Find Out Now put Lowe at 13.3% in their Best PM poll on 18 March. Sample size 1,000. Farage led with 26.4%, Green's Zack Polanski at 21%, Starmer third at 16.3%. Kemi Badenoch managed 14.3%. Davey scraped 8.6%, nearly five points behind Lowe.
Party support tells the same story with different numbers. Restore Britain polled at 7% in Find Out Now's survey of 3,029 adults following the February launch. Yet BPC member pollsters refuse to include Restore as a discrete option in their trackers.
Reform UK sits at 27% across March polling. YouGov shows 25%, Ipsos Mori 28%. Farage attacked YouGov on 13 March for "deliberately giving a misleading picture," demanding the British Polling Council intervene. YouGov defended its constituency-level tactical voting model, then agreed to publish additional data. The row generated headlines. It obscured the structural blindspot.
Two-thirds of Reform members hold positive views of Lowe. Hope Not Hate surveyed 629 members between 29 January and 16 February. That internal split never appears in published voting intention tables because pollsters won't measure it. The split exists. The numbers prove it. The industry just won't show it.
May's 5,000 council seats will force the reckoning. Restore Britain won't stay invisible when ballot papers list both Reform and Restore candidates in the same ward. Voters will split. Results will quantify what pollsters currently hide.
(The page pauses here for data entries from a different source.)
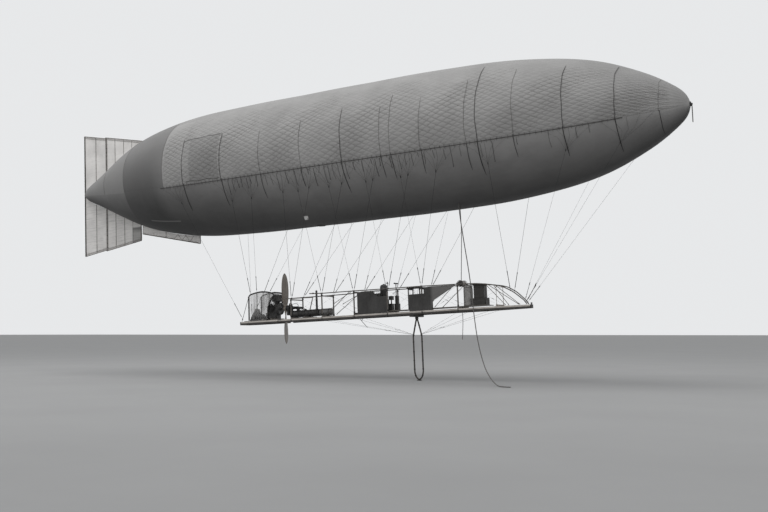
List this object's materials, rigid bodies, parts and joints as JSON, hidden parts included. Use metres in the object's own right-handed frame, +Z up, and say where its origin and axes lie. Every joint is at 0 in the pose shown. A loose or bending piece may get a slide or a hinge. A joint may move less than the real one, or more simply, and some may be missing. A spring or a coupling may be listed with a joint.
{
  "type": "small pressure airship with an open girder and one propeller",
  "caption": "Cigar-shaped fabric airship with tail fins, a rudder, and a wooden girder hung below with seats, engine and a two-blade propeller.",
  "frame": {"origin": "on the hull's axis at its centre of buoyancy, where the air holds the airship up", "axes": "+X forward along the hull's axis to the nose, +Y to port, +Z up"},
  "size_m": [23.1226, 4.7422, 9.9698],
  "materials": {
    "hull_cloth": "rubbered balloon cloth, matt, weathered",
    "fin_cloth": "thin pale cloth on dark spars",
    "ash": "varnished ash, worn",
    "dark_wood": "dark varnished hardwood",
    "iron": "blackened iron and steel",
    "tank_metal": "dull tinned sheet",
    "canvas": "dark canvas",
    "pale_canvas": "pale canvas, stained",
    "gauze": "thin gauze",
    "rope": "tarred hemp rope"
  },
  "bodies": {
    "airship": {"envelope": "hull_cloth", "nose_fitting": "iron", "fin_top": "fin_cloth", "fin_bottom": "fin_cloth", "keel_cloth": "fin_cloth", "rigging_port": "rope", "rigging_starboard": "rope", "frame_1": "ash", "frame_2": "ash", "frame_3": "ash", "frame_4": "ash", "frame_5": "ash", "frame_6": "ash", "frame_7": "ash", "beam_port": "ash", "beam_starboard": "ash", "boom_port": "ash", "boom_starboard": "ash", "stern_beam_port": "ash", "stern_beam_starboard": "ash", "stern_frame_port": "iron", "stern_frame_starboard": "iron", "stern_screen_port": "gauze", "stern_screen_starboard": "gauze", "side_cloth_rear_port": "canvas", "side_cloth_rear_starboard": "canvas", "side_cloth_front_port": "canvas", "side_cloth_front_starboard": "canvas", "bow_block": "dark_wood", "stern_block": "dark_wood", "floor_boards": "ash", "stern_deck": "ash", "engine_bearer_rear": "ash", "engine_bearer_front": "ash", "engine": "iron", "tank_cradle": "ash", "tank_rear": "tank_metal", "tank_front": "tank_metal", "seat_rear": "dark_wood", "seat_pilot": "dark_wood", "upright_case": "iron", "stern_case": "iron", "control_case": "dark_wood", "control_lever": "iron", "canvas_column": "pale_canvas", "instrument_box": "dark_wood", "rope_drum": "dark_wood", "skid_bracket": "dark_wood", "skid": "dark_wood", "shaft_bearing": "iron", "trail_rope": "rope", "drop_line": "rope", "drum_rope": "rope", "nose_strop": "rope"},
    "rudder": {"rudder": "fin_cloth"},
    "propeller": {"propeller": "dark_wood", "propeller_shaft": "iron", "flywheel": "iron"}
  },
  "joints": [
    {"name": "rudder_hinge", "type": "hinge", "parent": "airship", "child": "rudder", "pos_m": [-10.93, 0, 0], "axis": [0, 0, 1], "range_deg": [-25, 25]},
    {"name": "propeller_spin", "type": "hinge", "parent": "airship", "child": "propeller", "pos_m": [-2.8, 0, -4.91], "axis": [1, 0, 0], "continuous": true}
  ]
}
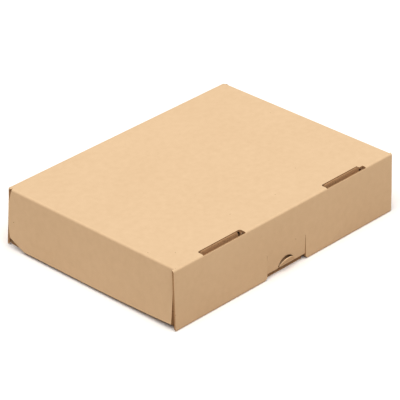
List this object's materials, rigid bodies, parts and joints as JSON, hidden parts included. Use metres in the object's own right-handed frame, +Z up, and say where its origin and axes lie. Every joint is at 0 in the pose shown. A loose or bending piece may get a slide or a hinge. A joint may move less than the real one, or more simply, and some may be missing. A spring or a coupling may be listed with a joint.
{
  "type": "large letter mailer box",
  "caption": "Flat folded corrugated card mailer with a roll-over locked front wall, a half-moon finger tab over a shallow window, and a hinged tuck-in lid, shown lying on its lid.",
  "frame": {"origin": "centre of the bounding box in plan, on the ground the lid lies on", "axes": "+X runs along the long front edge, +Y from the front wall with the half-moon tab to the back wall with the lid's fold, +Z up to the slotted panel"},
  "size_m": [0.2294, 0.1744, 0.048],
  "materials": {
    "kraft_board": "matt brown kraft liner over corrugated board"
  },
  "bodies": {
    "lid": {"lid": "kraft_board"},
    "tray": {"tray": "kraft_board"}
  },
  "joints": [
    {"name": "lid_fold", "type": "hinge", "parent": "lid", "child": "tray", "pos_m": [0, 0.08661, 0.00056], "axis": [-1, 0, 0], "range_deg": [0, 90]}
  ]
}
Watch whether any firm adds Restore as a discrete option in the next round of BPC tracker polls. Betting markets already moved, cutting Restore's odds from 20/1 to 10/1 in one week back in February. Lowe himself is priced at 14/1 for prime minister. Those odds reflect real money staked on real outcomes, not methodological committee decisions.
Farage's YouGov battle created precedent for challenging pollster choices. If Reform can demand transparency, why can't Restore demand inclusion at 7% support? Either Restore performs and pollsters look incompetent for excluding them, or Restore collapses and the industry claims vindication.
The structural silence becomes a structural problem the moment Lowe's candidates start winning council seats Farage expected to take. That's eight weeks away.